As far as the story in Anthem is concerned, you are the Freelancer. You’re the one who survived a failed mission in the prologue, you’re the one who everyone brings their most dangerous jobs to, and you’re the one who interacts with the extremely Darth Vader-esque villain who shows up from time to time. It’s not necessarily fair to compare Anthem to Destiny, but at least Destiny provides an in-universe explanation for why you’re going on adventures with other people. Hell, Destiny 2’s initial installation screen featured a highlight reel of everything you accomplished in the first game and who you accomplished it with. In Anthem, the fact that you’re going on missions with other people is never really acknowledged, at least in the first several missions (but they absolutely make an effort to establish a lore justification for the guy who sells you things for real-world money). It gives off the impression that you are the only person that matters, which is an odd feeling in a game where you’re paired up with other players so often.
In fact, the way the story is presented even fails to take into account that you might ever be with other people. During a mission, your character regularly radios in to your support team for updates and advice, meaning other characters are frequently talking to you about what’s happening and explaining what you should do next while you’re in the middle of flying or shooting. In order to pay attention to that stuff, you pretty much need to either play this multiplayer game by yourself or tell anyone you might be playing with to be quiet for a second. You’ll also occasionally find lore pop-ups throughout the world while on a mission, and reading them will require you to stop and sit for a moment while your teammates fight around you or fly on to the next area (often resulting in a very disruptive prompt about how you’ll be automatically teleported to where your team is if you don’t join back up with them, which would initiate one of the game’s many, very long loading screens).

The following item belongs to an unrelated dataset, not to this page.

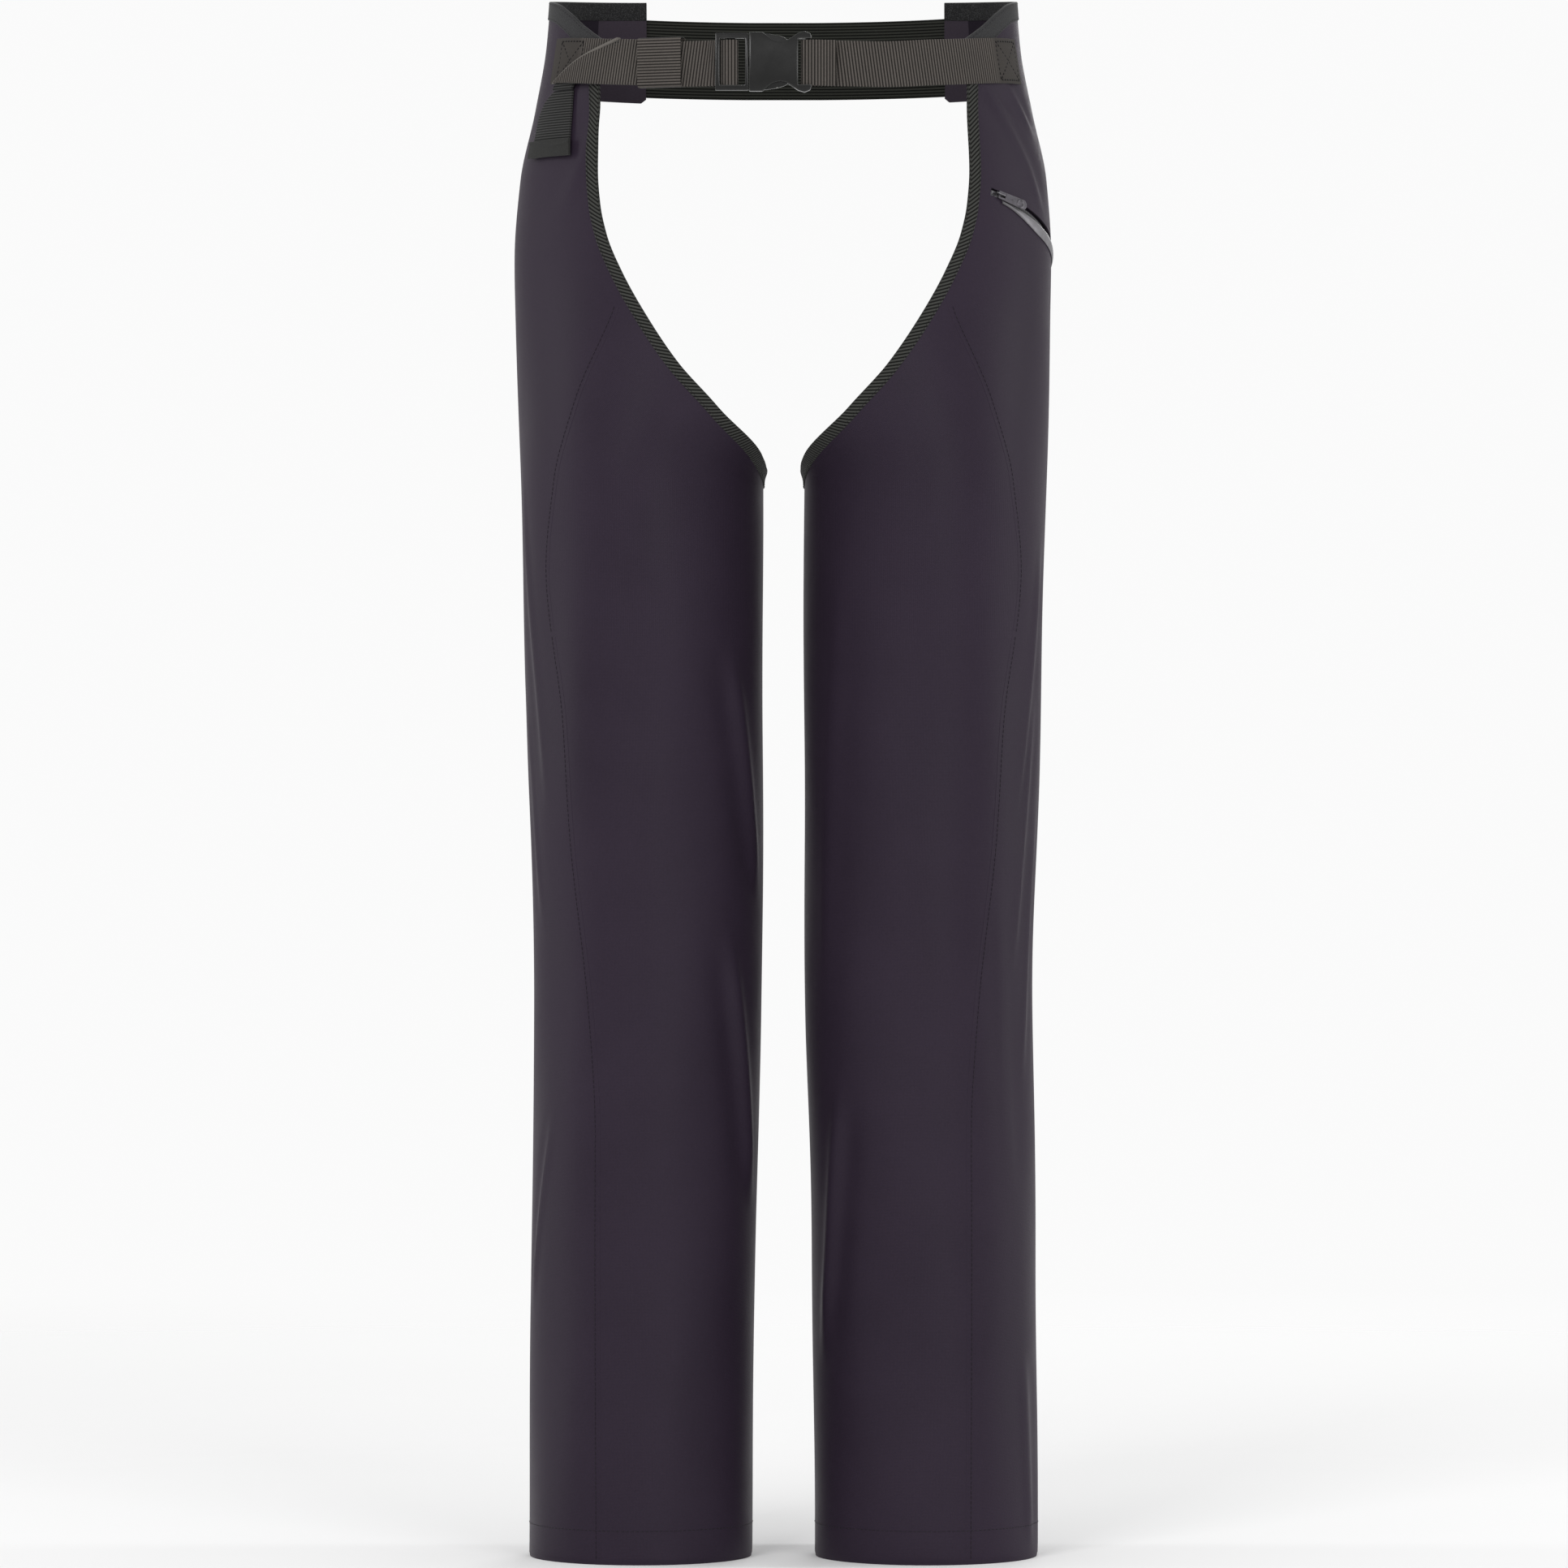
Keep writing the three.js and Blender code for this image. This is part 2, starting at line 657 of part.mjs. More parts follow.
/** The strap's two edges along a plan-view line of [x, y] points. */
function planSamples(points) {
  return points.map(([x, y]) => ({
    low: new THREE.Vector3(x, y, STRAP.midZ - STRAP.half),
    high: new THREE.Vector3(x, y, STRAP.midZ + STRAP.half),
  }));
}

/** Plan-view points of a half-turn from the back layer round a bar to the front layer. */
function hairpin(x, towards) {
  const backY = -(FRONT_DEPTH + STRAP.layer1);
  const steps = 6;
  return Array.from({ length: steps + 1 }, (_, i) => {
    const turn = (Math.PI * i) / steps;
    const across = towards * HAIRPIN_RADIUS * Math.sin(turn);
    return [x + across, backY - HAIRPIN_RADIUS * (1 - Math.cos(turn))];
  });
}

function buildStraps() {
  const socketAngle = -angleAtX(LEFT_STRAP.leaves, STRAP.midZ);
  const left = [
    ...waistSamples(1, STRAP.anchor, socketAngle, STRAP.layer1, 12),
    ...planSamples([...hairpin(LEFT_STRAP.bar, -1), ...LEFT_STRAP.end]),
  ];
  add('left_strap', webbing(left), look.webbing);

  const frameAngle = -angleAtX(RIGHT_STRAP.leaves, STRAP.midZ);
  const right = [
    ...waistSamples(-1, STRAP.anchor, frameAngle, STRAP.layer1, 12),
    ...planSamples([...hairpin(RIGHT_STRAP.bar, 1), ...RIGHT_STRAP.overFrame]),
    ...waistSamples(-1, frameAngle, RIGHT_STRAP.endAngle, STRAP.layer2, 9),
  ];
  add('right_strap', webbing(right), look.webbing);
}

/** The free end of the strap, folded down over the hip, with a doubled hem. */
function buildTail() {
  const layer = (high, off) => {
    const pointAt = (u, v, inset) => {
      return legPoint(lerp(TAIL.from, TAIL.to, u), lerp(TAIL.low, high, v), inset);
    };
    return sheet(pointAt, 4, 2, -(off + STRAP.thickness), -off);
  };
  const flap = join([layer(TAIL.high, TAIL.off), layer(TAIL.hemLow, TAIL.off + 1)]);
  add('strap_tail', mirrored(fromManifold(flap)), look.webbing);
}

/** A flat loop that slides along the doubled strap. */
function buildKeeper() {
  const place = new THREE.Group();
  const angle = -angleAtX(-KEEPER.x, STRAP.midZ);
  const ahead = legPoint(angle + 1, STRAP.midZ);
  const along = ahead.sub(legPoint(angle - 1, STRAP.midZ)).normalize();
  place.position.copy(legPoint(angle, STRAP.midZ));
  place.position.x *= -1;
  place.rotation.z = -Math.atan2(along.y, along.x);
  chaps.add(place);

  const half = KEEPER.length / 2;
  const tall = KEEPER.half - KEEPER.wall;
  const [outer, inner] = [-KEEPER.outer, -KEEPER.inner];
  const outside = block(-half, half, outer, inner + KEEPER.wall, -KEEPER.half, KEEPER.half);
  const inside = block(-half - PAST, half + PAST, outer + KEEPER.wall, inner, -tall, tall);
  const loop = toManifold(outside).subtract(toManifold(inside));
  add('strap_keeper', fromManifold(loop), look.webbing, place);
}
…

Then there’s Fort Tarsis, the home base for your Freelancer and where most of the story movement actually happens. Unlike Destiny’s Tower, Tarsis is a single-player-only zone, preventing Anthem from further mucking up the already-mucked-up notion that this is your story. Also unlike Destiny’s Tower, Tarsis has other people in it who you can talk to and have meaningful-ish conversations with, as opposed to the other game’s personified vending machines. If you’re playing with random strangers in the missions (“randos” is the preferred term), then there’s no problem. You can do your Tarsis stuff at your leisure and then go back into the field with new strangers. If you’re with friends, though, everyone has to complete their own Tarsis errands on their own, which again turns a multiplayer game into a lonely experience. If the Tarsis stuff were awful or extraneous, it would be easy to recommend skipping every line of dialogue so you can get back to flying around as soon as possible, but the bastards at BioWare have done what they always do and filled the world with fairly interesting people who are actually kind of fun to talk to—even without the branching dialogue options that were once a BioWare staple.
The writing in BioWare games is often the highlight, and while none of the characters you meet in your first hours at Fort Tarsis are as intriguing as, say, Mass Effect’s Tali’Zorah, they still have more charm than the average non-player character in a shooting game. There’s the owner of what is apparently a cursed bar, the mechanic for your battle suit who seems to know just as much about witty banter as she does about weaponry, and a thumbs-up-loving sidekick-type who dreams of being a Freelancer like you, even though everyone else seems to recognize that he’s kind of a weirdo who could never make it. Talking to them means not talking to whoever you’re playing Anthem with, and vice versa, because Anthem never takes into account whether you’re truly by yourself or playing with people you want to play with.
The only obvious alternative would be something like the story in Destiny, which often requires the player to do their own legwork to read little blurbs in the menus or accept that the characters rarely have anything interesting to say. That system is far from ideal, though, and what Anthem does do is at least better suited to BioWare’s talents, but what’s here still doesn’t allow either the story or the fun of flying with friends to get their due. Perhaps the best way to experience Anthem is to mainline the story and then dip back into the non-story-centric missions with friends, but it remains to be seen just how viable even that will be. Unfortunately, as it stands now, Anthem seems like an online multiplayer game that can’t help but feel like a solo experience.